Repeat the material in full. Keep every line exactly as it is.
* START *
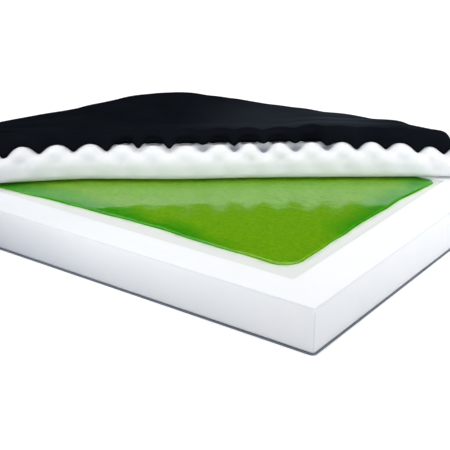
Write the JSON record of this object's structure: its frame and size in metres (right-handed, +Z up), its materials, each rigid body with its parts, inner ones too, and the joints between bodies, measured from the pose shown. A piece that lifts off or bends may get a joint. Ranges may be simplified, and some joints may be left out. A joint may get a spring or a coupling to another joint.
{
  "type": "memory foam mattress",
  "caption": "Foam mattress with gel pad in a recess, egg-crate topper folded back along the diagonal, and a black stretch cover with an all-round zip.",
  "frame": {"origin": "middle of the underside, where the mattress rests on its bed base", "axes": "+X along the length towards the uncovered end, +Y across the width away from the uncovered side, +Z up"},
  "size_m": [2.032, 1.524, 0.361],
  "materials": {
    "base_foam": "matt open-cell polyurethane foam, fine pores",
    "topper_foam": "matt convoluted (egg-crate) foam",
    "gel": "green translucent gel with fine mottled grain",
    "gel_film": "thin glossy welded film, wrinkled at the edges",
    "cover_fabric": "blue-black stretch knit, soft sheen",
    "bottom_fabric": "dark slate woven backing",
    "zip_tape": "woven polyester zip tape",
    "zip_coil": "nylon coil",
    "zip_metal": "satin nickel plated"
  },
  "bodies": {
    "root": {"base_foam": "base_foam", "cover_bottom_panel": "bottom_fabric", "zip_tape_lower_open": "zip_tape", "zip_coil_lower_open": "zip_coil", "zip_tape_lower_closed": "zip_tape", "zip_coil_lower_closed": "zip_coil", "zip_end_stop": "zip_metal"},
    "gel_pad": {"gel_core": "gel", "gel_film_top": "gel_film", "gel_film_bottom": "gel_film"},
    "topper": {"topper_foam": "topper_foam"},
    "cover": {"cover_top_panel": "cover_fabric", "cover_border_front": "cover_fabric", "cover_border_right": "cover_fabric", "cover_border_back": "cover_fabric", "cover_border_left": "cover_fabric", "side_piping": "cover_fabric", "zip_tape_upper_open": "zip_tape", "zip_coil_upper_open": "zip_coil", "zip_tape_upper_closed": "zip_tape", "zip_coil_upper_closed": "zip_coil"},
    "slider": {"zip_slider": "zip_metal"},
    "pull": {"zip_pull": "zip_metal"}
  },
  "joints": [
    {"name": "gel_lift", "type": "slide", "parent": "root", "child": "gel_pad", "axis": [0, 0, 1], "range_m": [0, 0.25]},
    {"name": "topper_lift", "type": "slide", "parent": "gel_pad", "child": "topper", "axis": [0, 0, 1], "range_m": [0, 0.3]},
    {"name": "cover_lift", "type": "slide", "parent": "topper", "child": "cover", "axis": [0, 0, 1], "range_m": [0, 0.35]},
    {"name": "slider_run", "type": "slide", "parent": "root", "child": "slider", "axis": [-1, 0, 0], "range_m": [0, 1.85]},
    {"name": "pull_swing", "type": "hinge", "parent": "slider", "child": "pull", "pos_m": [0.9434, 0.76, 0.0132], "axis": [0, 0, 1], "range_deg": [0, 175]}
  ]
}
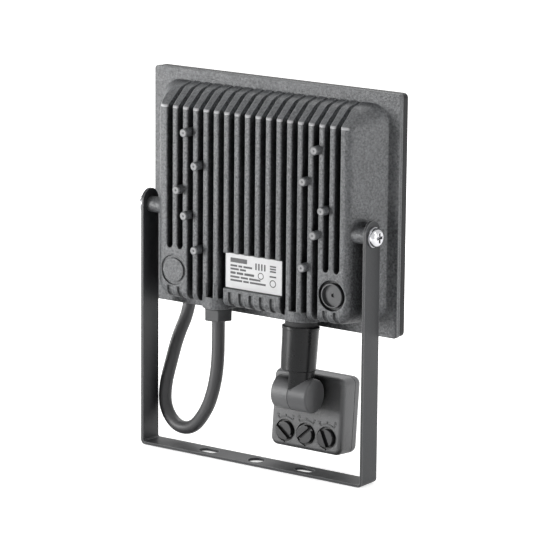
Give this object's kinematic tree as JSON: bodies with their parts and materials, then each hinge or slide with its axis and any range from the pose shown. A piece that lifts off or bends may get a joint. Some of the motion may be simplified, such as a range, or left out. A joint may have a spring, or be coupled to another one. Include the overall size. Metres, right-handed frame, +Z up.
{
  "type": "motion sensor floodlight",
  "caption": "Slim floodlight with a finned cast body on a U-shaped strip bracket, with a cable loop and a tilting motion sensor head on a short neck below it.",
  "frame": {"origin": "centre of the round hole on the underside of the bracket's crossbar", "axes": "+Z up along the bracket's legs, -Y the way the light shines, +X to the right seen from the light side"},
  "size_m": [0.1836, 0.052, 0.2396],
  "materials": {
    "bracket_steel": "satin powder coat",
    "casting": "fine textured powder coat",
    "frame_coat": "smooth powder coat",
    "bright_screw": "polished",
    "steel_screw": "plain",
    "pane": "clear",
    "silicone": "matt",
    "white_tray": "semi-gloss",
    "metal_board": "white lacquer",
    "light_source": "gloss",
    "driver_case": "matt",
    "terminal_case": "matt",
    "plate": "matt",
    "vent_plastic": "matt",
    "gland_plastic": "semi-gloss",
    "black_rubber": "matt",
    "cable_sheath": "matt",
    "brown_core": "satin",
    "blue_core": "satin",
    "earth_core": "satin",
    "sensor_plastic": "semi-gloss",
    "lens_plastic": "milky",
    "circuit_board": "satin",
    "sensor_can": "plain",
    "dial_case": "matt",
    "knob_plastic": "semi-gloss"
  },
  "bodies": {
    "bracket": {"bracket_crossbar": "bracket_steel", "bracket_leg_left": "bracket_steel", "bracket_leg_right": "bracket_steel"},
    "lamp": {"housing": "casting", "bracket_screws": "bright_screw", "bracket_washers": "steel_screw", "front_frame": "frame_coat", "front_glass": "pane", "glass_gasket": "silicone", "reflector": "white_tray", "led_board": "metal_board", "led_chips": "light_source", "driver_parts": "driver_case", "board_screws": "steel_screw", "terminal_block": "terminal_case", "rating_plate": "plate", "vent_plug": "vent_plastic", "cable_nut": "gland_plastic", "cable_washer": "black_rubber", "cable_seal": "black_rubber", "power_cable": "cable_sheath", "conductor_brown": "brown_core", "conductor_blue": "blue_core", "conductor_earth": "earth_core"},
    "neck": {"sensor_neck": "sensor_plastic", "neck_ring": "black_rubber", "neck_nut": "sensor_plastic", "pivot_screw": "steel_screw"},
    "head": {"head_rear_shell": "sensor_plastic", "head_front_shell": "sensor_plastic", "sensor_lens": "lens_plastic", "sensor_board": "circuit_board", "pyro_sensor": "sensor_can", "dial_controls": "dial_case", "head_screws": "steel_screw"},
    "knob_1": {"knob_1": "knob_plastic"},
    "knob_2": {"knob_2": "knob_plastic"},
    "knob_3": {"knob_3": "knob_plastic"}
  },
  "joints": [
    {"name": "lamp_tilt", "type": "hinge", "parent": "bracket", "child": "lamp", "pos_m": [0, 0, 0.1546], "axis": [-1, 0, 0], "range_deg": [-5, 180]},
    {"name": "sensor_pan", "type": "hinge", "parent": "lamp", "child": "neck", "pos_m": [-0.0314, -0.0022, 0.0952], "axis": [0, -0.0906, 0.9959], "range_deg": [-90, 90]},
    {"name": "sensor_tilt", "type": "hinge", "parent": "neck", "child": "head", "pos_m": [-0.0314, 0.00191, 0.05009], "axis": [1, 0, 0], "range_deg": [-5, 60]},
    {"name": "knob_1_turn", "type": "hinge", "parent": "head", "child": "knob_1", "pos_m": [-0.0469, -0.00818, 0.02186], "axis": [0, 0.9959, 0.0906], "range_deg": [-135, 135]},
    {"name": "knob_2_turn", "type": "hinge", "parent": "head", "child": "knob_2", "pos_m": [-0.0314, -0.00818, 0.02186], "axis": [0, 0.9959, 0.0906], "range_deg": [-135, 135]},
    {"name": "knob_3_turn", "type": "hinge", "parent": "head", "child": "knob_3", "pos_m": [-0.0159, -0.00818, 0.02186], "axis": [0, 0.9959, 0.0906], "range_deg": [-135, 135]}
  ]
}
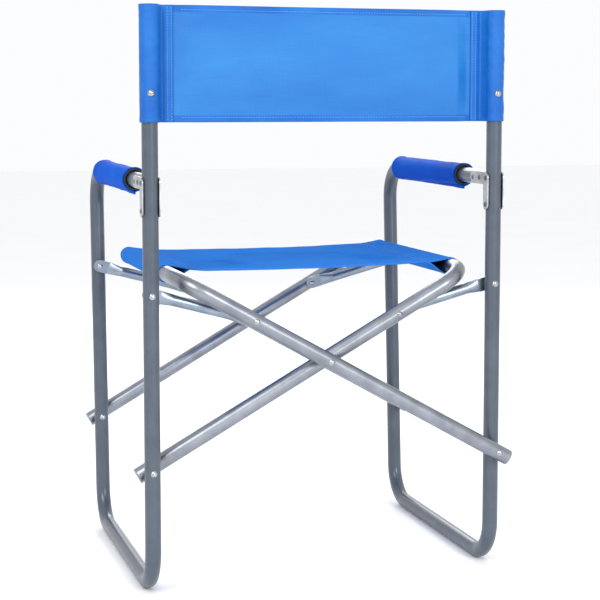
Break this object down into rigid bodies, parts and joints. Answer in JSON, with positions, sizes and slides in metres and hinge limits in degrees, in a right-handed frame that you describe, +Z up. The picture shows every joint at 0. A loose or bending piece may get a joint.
* END *
SOLUTION:
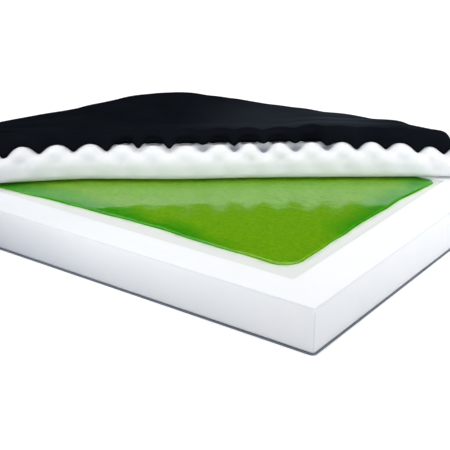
Write the JSON record of this object's structure: its frame and size in metres (right-handed, +Z up), its materials, each rigid body with its parts, inner ones too, and the joints between bodies, measured from the pose shown. A piece that lifts off or bends may get a joint. Ranges may be simplified, and some joints may be left out. A joint may get a spring or a coupling to another joint.
{
  "type": "memory foam mattress",
  "caption": "Foam mattress with gel pad in a recess, egg-crate topper folded back along the diagonal, and a black stretch cover with an all-round zip.",
  "frame": {"origin": "middle of the underside, where the mattress rests on its bed base", "axes": "+X along the length towards the uncovered end, +Y across the width away from the uncovered side, +Z up"},
  "size_m": [2.032, 1.524, 0.361],
  "materials": {
    "base_foam": "matt open-cell polyurethane foam, fine pores",
    "topper_foam": "matt convoluted (egg-crate) foam",
    "gel": "green translucent gel with fine mottled grain",
    "gel_film": "thin glossy welded film, wrinkled at the edges",
    "cover_fabric": "blue-black stretch knit, soft sheen",
    "bottom_fabric": "dark slate woven backing",
    "zip_tape": "woven polyester zip tape",
    "zip_coil": "nylon coil",
    "zip_metal": "satin nickel plated"
  },
  "bodies": {
    "root": {"base_foam": "base_foam", "cover_bottom_panel": "bottom_fabric", "zip_tape_lower_open": "zip_tape", "zip_coil_lower_open": "zip_coil", "zip_tape_lower_closed": "zip_tape", "zip_coil_lower_closed": "zip_coil", "zip_end_stop": "zip_metal"},
    "gel_pad": {"gel_core": "gel", "gel_film_top": "gel_film", "gel_film_bottom": "gel_film"},
    "topper": {"topper_foam": "topper_foam"},
    "cover": {"cover_top_panel": "cover_fabric", "cover_border_front": "cover_fabric", "cover_border_right": "cover_fabric", "cover_border_back": "cover_fabric", "cover_border_left": "cover_fabric", "side_piping": "cover_fabric", "zip_tape_upper_open": "zip_tape", "zip_coil_upper_open": "zip_coil", "zip_tape_upper_closed": "zip_tape", "zip_coil_upper_closed": "zip_coil"},
    "slider": {"zip_slider": "zip_metal"},
    "pull": {"zip_pull": "zip_metal"}
  },
  "joints": [
    {"name": "gel_lift", "type": "slide", "parent": "root", "child": "gel_pad", "axis": [0, 0, 1], "range_m": [0, 0.25]},
    {"name": "topper_lift", "type": "slide", "parent": "gel_pad", "child": "topper", "axis": [0, 0, 1], "range_m": [0, 0.3]},
    {"name": "cover_lift", "type": "slide", "parent": "topper", "child": "cover", "axis": [0, 0, 1], "range_m": [0, 0.35]},
    {"name": "slider_run", "type": "slide", "parent": "root", "child": "slider", "axis": [-1, 0, 0], "range_m": [0, 1.85]},
    {"name": "pull_swing", "type": "hinge", "parent": "slider", "child": "pull", "pos_m": [0.9434, 0.76, 0.0132], "axis": [0, 0, 1], "range_deg": [0, 175]}
  ]
}
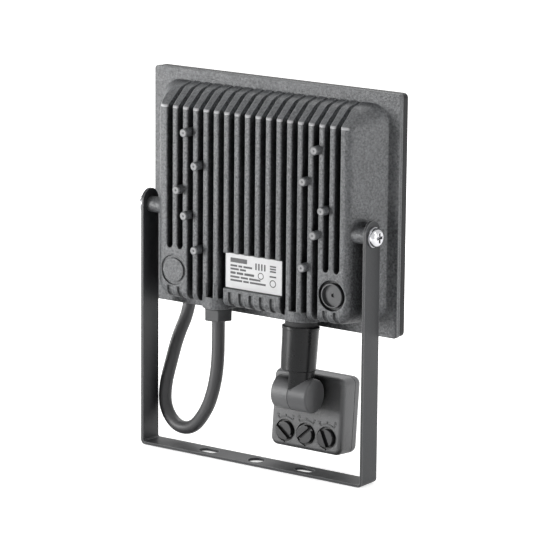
Give this object's kinematic tree as JSON: bodies with their parts and materials, then each hinge or slide with its axis and any range from the pose shown. A piece that lifts off or bends may get a joint. Some of the motion may be simplified, such as a range, or left out. A joint may have a spring, or be coupled to another one. Include the overall size. Metres, right-handed frame, +Z up.
{
  "type": "motion sensor floodlight",
  "caption": "Slim floodlight with a finned cast body on a U-shaped strip bracket, with a cable loop and a tilting motion sensor head on a short neck below it.",
  "frame": {"origin": "centre of the round hole on the underside of the bracket's crossbar", "axes": "+Z up along the bracket's legs, -Y the way the light shines, +X to the right seen from the light side"},
  "size_m": [0.1836, 0.052, 0.2396],
  "materials": {
    "bracket_steel": "satin powder coat",
    "casting": "fine textured powder coat",
    "frame_coat": "smooth powder coat",
    "bright_screw": "polished",
    "steel_screw": "plain",
    "pane": "clear",
    "silicone": "matt",
    "white_tray": "semi-gloss",
    "metal_board": "white lacquer",
    "light_source": "gloss",
    "driver_case": "matt",
    "terminal_case": "matt",
    "plate": "matt",
    "vent_plastic": "matt",
    "gland_plastic": "semi-gloss",
    "black_rubber": "matt",
    "cable_sheath": "matt",
    "brown_core": "satin",
    "blue_core": "satin",
    "earth_core": "satin",
    "sensor_plastic": "semi-gloss",
    "lens_plastic": "milky",
    "circuit_board": "satin",
    "sensor_can": "plain",
    "dial_case": "matt",
    "knob_plastic": "semi-gloss"
  },
  "bodies": {
    "bracket": {"bracket_crossbar": "bracket_steel", "bracket_leg_left": "bracket_steel", "bracket_leg_right": "bracket_steel"},
    "lamp": {"housing": "casting", "bracket_screws": "bright_screw", "bracket_washers": "steel_screw", "front_frame": "frame_coat", "front_glass": "pane", "glass_gasket": "silicone", "reflector": "white_tray", "led_board": "metal_board", "led_chips": "light_source", "driver_parts": "driver_case", "board_screws": "steel_screw", "terminal_block": "terminal_case", "rating_plate": "plate", "vent_plug": "vent_plastic", "cable_nut": "gland_plastic", "cable_washer": "black_rubber", "cable_seal": "black_rubber", "power_cable": "cable_sheath", "conductor_brown": "brown_core", "conductor_blue": "blue_core", "conductor_earth": "earth_core"},
    "neck": {"sensor_neck": "sensor_plastic", "neck_ring": "black_rubber", "neck_nut": "sensor_plastic", "pivot_screw": "steel_screw"},
    "head": {"head_rear_shell": "sensor_plastic", "head_front_shell": "sensor_plastic", "sensor_lens": "lens_plastic", "sensor_board": "circuit_board", "pyro_sensor": "sensor_can", "dial_controls": "dial_case", "head_screws": "steel_screw"},
    "knob_1": {"knob_1": "knob_plastic"},
    "knob_2": {"knob_2": "knob_plastic"},
    "knob_3": {"knob_3": "knob_plastic"}
  },
  "joints": [
    {"name": "lamp_tilt", "type": "hinge", "parent": "bracket", "child": "lamp", "pos_m": [0, 0, 0.1546], "axis": [-1, 0, 0], "range_deg": [-5, 180]},
    {"name": "sensor_pan", "type": "hinge", "parent": "lamp", "child": "neck", "pos_m": [-0.0314, -0.0022, 0.0952], "axis": [0, -0.0906, 0.9959], "range_deg": [-90, 90]},
    {"name": "sensor_tilt", "type": "hinge", "parent": "neck", "child": "head", "pos_m": [-0.0314, 0.00191, 0.05009], "axis": [1, 0, 0], "range_deg": [-5, 60]},
    {"name": "knob_1_turn", "type": "hinge", "parent": "head", "child": "knob_1", "pos_m": [-0.0469, -0.00818, 0.02186], "axis": [0, 0.9959, 0.0906], "range_deg": [-135, 135]},
    {"name": "knob_2_turn", "type": "hinge", "parent": "head", "child": "knob_2", "pos_m": [-0.0314, -0.00818, 0.02186], "axis": [0, 0.9959, 0.0906], "range_deg": [-135, 135]},
    {"name": "knob_3_turn", "type": "hinge", "parent": "head", "child": "knob_3", "pos_m": [-0.0159, -0.00818, 0.02186], "axis": [0, 0.9959, 0.0906], "range_deg": [-135, 135]}
  ]
}
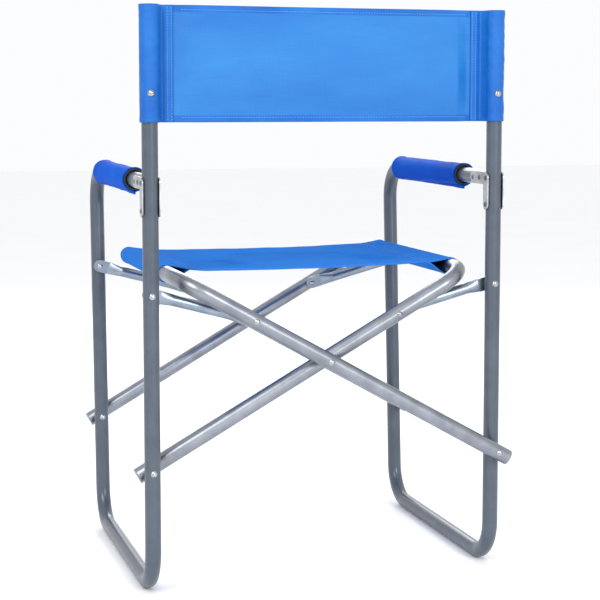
Break this object down into rigid bodies, parts and joints. Answer in JSON, with positions, sizes and slides in metres and hinge limits in degrees, in a right-handed frame that you describe, +Z up. The picture shows every joint at 0. A loose or bending piece may get a joint.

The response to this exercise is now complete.